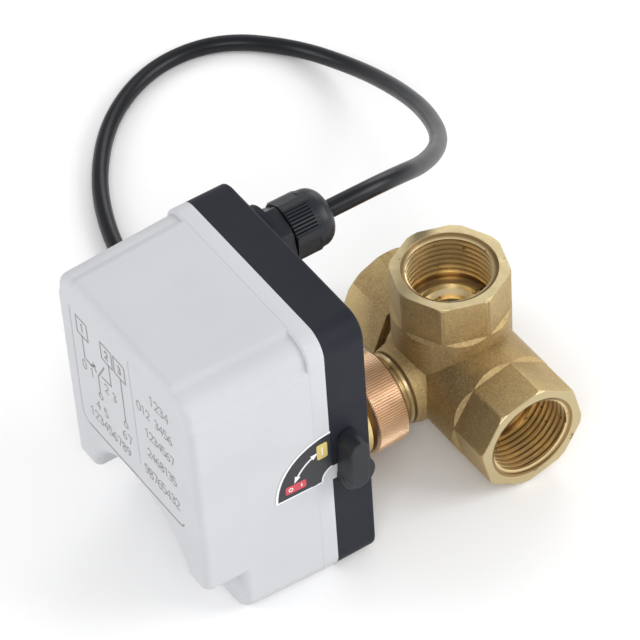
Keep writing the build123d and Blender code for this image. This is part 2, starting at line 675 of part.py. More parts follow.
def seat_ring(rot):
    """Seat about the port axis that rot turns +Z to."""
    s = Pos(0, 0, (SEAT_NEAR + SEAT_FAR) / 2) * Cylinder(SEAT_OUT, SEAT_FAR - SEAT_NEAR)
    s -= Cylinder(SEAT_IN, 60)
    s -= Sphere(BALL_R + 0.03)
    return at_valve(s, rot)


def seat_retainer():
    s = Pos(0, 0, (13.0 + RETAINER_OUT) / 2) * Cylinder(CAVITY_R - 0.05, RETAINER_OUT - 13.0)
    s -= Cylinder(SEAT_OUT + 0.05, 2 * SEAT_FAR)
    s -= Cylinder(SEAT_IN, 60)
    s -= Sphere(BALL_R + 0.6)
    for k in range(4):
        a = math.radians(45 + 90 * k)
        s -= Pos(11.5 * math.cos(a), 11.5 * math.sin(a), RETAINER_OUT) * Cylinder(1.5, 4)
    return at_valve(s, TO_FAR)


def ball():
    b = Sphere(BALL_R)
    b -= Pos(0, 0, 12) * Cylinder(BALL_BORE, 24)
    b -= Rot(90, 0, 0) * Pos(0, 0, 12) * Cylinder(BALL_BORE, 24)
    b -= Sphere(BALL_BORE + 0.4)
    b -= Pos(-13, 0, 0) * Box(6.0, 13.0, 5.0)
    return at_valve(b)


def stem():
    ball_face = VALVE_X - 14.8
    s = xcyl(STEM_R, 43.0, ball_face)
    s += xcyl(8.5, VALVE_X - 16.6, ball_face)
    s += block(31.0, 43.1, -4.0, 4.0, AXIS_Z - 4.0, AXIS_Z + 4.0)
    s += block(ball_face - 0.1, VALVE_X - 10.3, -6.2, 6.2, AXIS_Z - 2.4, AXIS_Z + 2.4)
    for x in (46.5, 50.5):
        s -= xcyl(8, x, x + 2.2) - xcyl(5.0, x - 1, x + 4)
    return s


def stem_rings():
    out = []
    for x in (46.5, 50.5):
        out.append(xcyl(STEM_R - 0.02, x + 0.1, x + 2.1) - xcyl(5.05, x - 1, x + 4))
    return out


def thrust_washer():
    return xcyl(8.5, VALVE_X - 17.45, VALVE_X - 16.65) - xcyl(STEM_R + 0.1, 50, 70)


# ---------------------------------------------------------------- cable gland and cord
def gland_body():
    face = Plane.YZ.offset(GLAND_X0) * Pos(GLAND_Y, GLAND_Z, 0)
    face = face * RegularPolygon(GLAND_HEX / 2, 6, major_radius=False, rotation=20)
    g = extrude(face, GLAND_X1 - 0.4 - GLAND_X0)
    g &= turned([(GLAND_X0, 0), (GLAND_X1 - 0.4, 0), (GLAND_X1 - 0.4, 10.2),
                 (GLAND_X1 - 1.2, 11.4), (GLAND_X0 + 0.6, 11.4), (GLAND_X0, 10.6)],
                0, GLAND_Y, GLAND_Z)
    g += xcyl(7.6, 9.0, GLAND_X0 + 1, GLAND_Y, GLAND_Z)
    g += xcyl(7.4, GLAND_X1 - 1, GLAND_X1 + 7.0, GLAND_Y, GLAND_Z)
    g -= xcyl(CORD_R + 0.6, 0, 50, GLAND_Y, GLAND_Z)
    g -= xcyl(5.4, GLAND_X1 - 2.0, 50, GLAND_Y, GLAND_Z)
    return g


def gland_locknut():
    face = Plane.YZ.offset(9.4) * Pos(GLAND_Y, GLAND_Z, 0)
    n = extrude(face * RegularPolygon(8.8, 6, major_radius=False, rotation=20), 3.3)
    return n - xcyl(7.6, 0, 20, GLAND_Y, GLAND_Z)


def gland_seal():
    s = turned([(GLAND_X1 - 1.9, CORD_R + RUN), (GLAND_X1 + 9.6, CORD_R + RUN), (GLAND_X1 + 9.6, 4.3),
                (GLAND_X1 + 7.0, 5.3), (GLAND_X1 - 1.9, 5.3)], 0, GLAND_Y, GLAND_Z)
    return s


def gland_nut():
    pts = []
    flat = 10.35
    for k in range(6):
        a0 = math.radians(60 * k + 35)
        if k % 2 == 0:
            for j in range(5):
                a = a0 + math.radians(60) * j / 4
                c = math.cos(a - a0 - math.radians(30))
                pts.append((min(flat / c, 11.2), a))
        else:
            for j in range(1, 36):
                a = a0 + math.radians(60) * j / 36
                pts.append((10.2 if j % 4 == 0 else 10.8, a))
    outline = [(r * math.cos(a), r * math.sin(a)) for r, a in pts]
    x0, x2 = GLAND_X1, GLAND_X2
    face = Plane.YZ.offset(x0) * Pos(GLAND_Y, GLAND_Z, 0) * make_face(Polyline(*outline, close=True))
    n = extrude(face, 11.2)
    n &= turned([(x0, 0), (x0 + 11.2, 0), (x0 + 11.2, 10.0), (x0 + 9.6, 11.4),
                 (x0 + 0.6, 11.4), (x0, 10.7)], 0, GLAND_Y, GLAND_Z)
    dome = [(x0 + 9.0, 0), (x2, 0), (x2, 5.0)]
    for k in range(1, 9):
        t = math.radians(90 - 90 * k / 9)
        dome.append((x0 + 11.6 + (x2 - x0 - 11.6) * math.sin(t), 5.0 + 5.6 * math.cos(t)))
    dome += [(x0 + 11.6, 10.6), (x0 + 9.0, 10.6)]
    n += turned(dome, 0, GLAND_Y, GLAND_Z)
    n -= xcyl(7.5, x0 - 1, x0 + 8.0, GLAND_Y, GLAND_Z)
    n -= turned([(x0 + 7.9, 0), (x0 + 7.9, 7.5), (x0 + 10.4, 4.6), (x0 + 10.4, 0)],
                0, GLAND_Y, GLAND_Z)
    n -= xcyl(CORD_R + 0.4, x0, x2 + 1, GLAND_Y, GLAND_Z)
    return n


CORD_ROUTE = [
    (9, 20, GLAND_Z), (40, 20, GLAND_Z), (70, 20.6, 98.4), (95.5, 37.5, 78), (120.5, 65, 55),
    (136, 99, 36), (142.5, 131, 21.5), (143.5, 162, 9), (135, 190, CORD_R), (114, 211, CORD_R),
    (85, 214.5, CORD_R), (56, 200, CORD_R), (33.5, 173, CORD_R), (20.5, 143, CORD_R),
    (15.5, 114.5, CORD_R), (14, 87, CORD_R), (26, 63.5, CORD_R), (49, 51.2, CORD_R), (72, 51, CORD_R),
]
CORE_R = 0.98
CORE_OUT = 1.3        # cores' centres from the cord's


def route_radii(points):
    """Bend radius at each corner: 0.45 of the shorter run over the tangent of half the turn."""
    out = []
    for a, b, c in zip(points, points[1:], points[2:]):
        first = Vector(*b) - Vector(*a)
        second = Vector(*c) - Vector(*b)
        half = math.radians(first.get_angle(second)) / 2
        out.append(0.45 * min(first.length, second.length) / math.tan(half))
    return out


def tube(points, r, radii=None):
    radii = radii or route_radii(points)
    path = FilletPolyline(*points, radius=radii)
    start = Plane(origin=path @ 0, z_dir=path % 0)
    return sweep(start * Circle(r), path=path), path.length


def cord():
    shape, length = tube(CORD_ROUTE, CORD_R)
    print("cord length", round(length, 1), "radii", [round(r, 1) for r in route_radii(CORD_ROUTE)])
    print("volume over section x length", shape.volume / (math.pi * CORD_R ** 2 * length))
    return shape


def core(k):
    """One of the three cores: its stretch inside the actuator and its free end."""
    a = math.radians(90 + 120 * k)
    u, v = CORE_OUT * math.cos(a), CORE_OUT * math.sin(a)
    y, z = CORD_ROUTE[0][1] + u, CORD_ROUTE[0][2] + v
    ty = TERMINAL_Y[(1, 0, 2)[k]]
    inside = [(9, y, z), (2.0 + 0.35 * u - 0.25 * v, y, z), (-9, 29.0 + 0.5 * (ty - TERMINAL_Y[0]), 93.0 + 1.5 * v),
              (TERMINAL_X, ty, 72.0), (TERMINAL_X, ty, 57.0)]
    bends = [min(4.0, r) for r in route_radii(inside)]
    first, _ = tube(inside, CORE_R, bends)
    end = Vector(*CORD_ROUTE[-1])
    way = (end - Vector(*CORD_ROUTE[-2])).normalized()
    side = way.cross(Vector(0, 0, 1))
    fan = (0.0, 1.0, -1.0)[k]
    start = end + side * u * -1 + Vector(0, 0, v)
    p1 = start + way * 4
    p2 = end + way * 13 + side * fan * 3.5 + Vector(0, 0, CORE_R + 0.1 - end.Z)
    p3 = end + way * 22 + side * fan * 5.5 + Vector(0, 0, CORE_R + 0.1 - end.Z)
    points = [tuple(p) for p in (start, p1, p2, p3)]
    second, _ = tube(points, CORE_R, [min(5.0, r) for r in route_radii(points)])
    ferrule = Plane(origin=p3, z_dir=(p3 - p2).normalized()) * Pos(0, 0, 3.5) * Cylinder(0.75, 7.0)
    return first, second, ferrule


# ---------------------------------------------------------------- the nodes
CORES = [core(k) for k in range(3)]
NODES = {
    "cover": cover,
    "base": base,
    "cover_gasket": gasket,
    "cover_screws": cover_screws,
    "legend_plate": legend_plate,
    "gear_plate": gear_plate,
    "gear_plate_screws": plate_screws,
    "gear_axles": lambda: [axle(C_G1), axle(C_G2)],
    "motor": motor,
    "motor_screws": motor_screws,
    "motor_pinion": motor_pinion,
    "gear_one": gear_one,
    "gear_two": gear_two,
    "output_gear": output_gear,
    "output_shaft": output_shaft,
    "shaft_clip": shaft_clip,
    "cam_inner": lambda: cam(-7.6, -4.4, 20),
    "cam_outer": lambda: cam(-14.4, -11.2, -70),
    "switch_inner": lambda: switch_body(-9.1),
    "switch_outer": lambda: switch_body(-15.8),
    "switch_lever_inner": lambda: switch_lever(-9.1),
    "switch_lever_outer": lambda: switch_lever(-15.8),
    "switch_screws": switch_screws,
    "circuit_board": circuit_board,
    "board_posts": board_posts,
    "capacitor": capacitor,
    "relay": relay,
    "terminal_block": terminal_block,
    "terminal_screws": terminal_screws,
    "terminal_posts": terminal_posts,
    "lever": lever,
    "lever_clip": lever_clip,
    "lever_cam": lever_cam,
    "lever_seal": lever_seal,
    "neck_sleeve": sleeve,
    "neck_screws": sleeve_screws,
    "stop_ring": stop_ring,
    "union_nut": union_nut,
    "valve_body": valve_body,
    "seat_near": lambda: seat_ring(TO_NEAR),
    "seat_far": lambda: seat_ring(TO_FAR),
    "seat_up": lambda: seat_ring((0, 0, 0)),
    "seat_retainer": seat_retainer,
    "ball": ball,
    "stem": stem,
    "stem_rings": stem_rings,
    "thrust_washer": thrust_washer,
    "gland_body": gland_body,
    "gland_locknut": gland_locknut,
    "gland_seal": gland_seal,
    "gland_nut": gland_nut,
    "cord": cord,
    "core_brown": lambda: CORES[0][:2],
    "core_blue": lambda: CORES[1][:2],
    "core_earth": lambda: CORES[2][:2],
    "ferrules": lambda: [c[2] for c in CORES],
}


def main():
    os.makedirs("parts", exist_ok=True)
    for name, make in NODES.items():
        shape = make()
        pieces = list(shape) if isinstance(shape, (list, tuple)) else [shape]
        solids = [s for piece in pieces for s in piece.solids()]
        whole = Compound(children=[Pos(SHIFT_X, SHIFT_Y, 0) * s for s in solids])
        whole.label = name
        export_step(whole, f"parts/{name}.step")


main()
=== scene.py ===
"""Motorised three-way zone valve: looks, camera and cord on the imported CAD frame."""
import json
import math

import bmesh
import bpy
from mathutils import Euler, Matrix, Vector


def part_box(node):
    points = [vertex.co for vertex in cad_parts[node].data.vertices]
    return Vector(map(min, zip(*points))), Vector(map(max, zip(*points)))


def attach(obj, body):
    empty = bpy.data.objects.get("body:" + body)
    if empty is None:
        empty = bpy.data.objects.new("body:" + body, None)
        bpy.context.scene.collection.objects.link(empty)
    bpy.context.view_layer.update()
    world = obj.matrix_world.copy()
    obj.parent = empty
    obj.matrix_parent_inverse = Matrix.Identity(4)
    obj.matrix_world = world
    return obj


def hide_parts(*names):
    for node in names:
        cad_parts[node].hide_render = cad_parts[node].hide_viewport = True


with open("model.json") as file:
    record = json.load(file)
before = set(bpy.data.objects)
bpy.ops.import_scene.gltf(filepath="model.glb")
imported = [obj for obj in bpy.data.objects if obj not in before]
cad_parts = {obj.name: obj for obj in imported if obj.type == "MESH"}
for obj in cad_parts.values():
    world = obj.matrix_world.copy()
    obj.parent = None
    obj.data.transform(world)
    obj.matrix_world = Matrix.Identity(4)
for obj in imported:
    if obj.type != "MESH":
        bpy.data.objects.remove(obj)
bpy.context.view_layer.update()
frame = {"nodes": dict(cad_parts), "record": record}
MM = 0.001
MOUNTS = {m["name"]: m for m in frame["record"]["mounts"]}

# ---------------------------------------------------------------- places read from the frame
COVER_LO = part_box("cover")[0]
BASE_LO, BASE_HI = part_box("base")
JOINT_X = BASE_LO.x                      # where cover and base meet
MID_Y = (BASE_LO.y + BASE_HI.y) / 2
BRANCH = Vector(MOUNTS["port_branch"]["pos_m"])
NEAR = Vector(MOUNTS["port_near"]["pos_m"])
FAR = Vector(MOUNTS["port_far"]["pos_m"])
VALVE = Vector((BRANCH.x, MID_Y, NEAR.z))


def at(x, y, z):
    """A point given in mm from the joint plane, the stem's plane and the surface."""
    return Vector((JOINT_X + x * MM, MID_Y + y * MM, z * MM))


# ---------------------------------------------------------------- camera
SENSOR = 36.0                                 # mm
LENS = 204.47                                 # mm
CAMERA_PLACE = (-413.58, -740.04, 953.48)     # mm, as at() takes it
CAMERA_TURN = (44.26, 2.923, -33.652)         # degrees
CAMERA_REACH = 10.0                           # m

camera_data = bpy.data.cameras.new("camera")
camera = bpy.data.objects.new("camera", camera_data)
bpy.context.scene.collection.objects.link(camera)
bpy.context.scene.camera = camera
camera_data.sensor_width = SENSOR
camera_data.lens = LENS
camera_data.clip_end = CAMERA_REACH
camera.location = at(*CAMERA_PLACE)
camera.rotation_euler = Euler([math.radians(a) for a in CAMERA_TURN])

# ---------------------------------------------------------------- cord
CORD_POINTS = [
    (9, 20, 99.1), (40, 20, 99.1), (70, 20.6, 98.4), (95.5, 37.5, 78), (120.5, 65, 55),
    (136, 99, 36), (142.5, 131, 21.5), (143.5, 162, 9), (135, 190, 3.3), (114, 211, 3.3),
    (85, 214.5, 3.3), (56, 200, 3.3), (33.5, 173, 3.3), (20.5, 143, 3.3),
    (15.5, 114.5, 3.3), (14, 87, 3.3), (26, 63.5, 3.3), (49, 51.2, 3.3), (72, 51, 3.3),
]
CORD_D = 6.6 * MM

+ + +

> Aim of the exercise
Only the lines from the beginning of the material to the line containing "return at_valve(s, rot)" should be echoed, verbatim and in full.

> Answer to this exercise
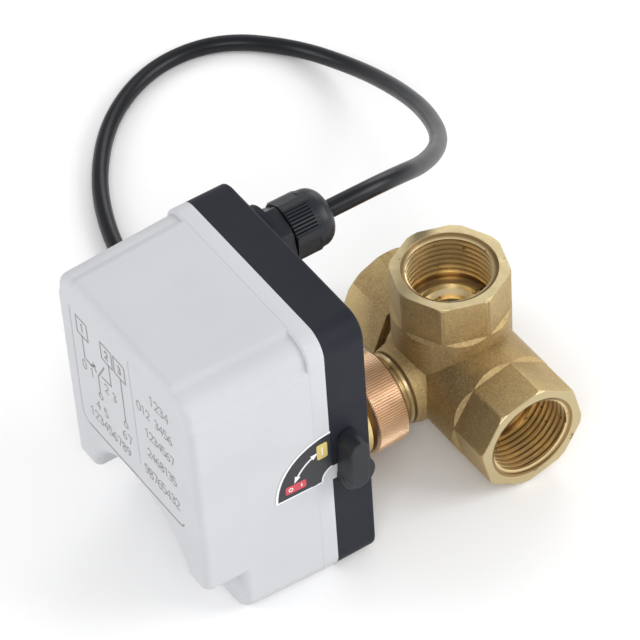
Keep writing the build123d and Blender code for this image. This is part 2, starting at line 675 of part.py. More parts follow.
def seat_ring(rot):
    """Seat about the port axis that rot turns +Z to."""
    s = Pos(0, 0, (SEAT_NEAR + SEAT_FAR) / 2) * Cylinder(SEAT_OUT, SEAT_FAR - SEAT_NEAR)
    s -= Cylinder(SEAT_IN, 60)
    s -= Sphere(BALL_R + 0.03)
    return at_valve(s, rot)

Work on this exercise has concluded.